One of the most effective ways to evaluate emerging technologies is through deployment in representative operational settings.

These environments provide valuable insight into challenges that may not appear during laboratory testing.

For example:

A broadcaster may evaluate captioning technologies during live programming.

A public institution may test transcription workflows using real meetings and recordings.

A security organization may assess multilingual processing under operational conditions.

These scenarios provide opportunities to observe how technologies behave when exposed to the complexity of everyday operations.

They also help identify opportunities for improvement before broader deployment.

From innovation to adoption

Operational validation plays a critical role in transforming research outcomes into technologies that organizations can trust.

It provides a structured approach for evaluating performance, understanding limitations, and preparing systems for long-term use.

For technology developers, validation helps ensure that innovation remains connected to practical needs.

For organizations adopting new technologies, it provides confidence that systems have been evaluated beyond laboratory conditions.

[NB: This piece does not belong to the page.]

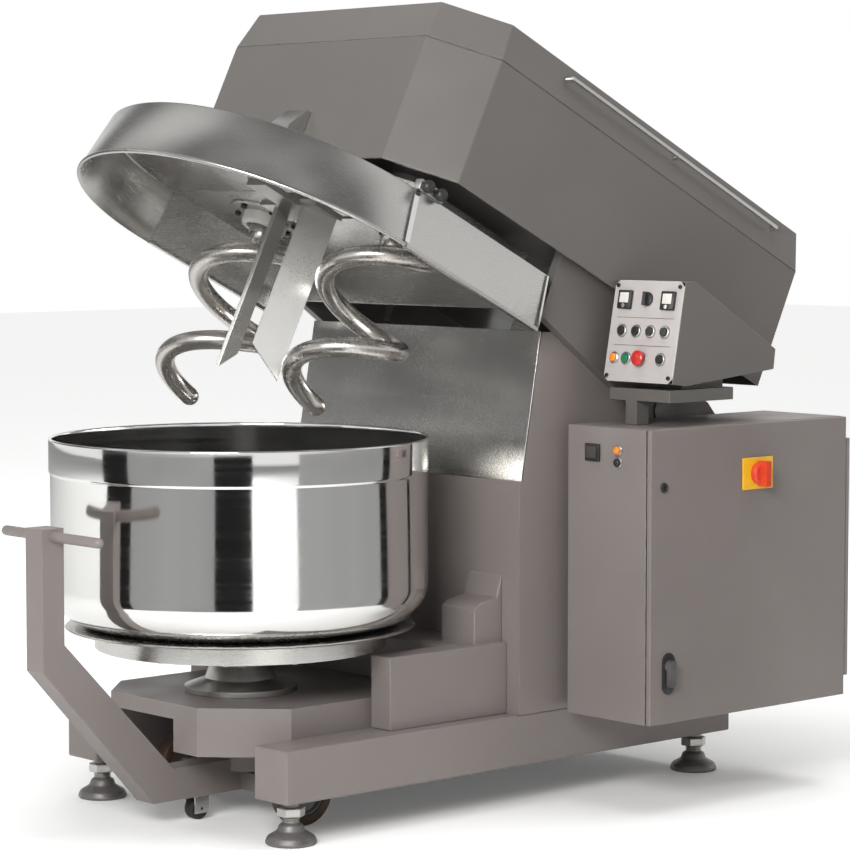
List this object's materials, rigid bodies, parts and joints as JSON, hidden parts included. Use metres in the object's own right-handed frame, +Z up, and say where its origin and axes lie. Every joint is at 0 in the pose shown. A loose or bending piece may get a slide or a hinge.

This process is particularly important for speech technologies, where performance is often influenced by language, environment, workflow design, and human interaction.

Looking ahead

As speech recognition, language technologies, and AI systems continue to evolve, the ability to validate and operationalize innovation will become increasingly important.

Future research is expected to focus not only on improving technical performance, but also on developing better methodologies for measuring readiness, evaluating trustworthiness, and supporting deployment in complex operational environments.

The success of a technology is ultimately determined not by what it can achieve in a demonstration, but by how effectively it performs when real users depend on it.

Operational validation and technology readiness provide the framework that turns promising research into dependable operational capability.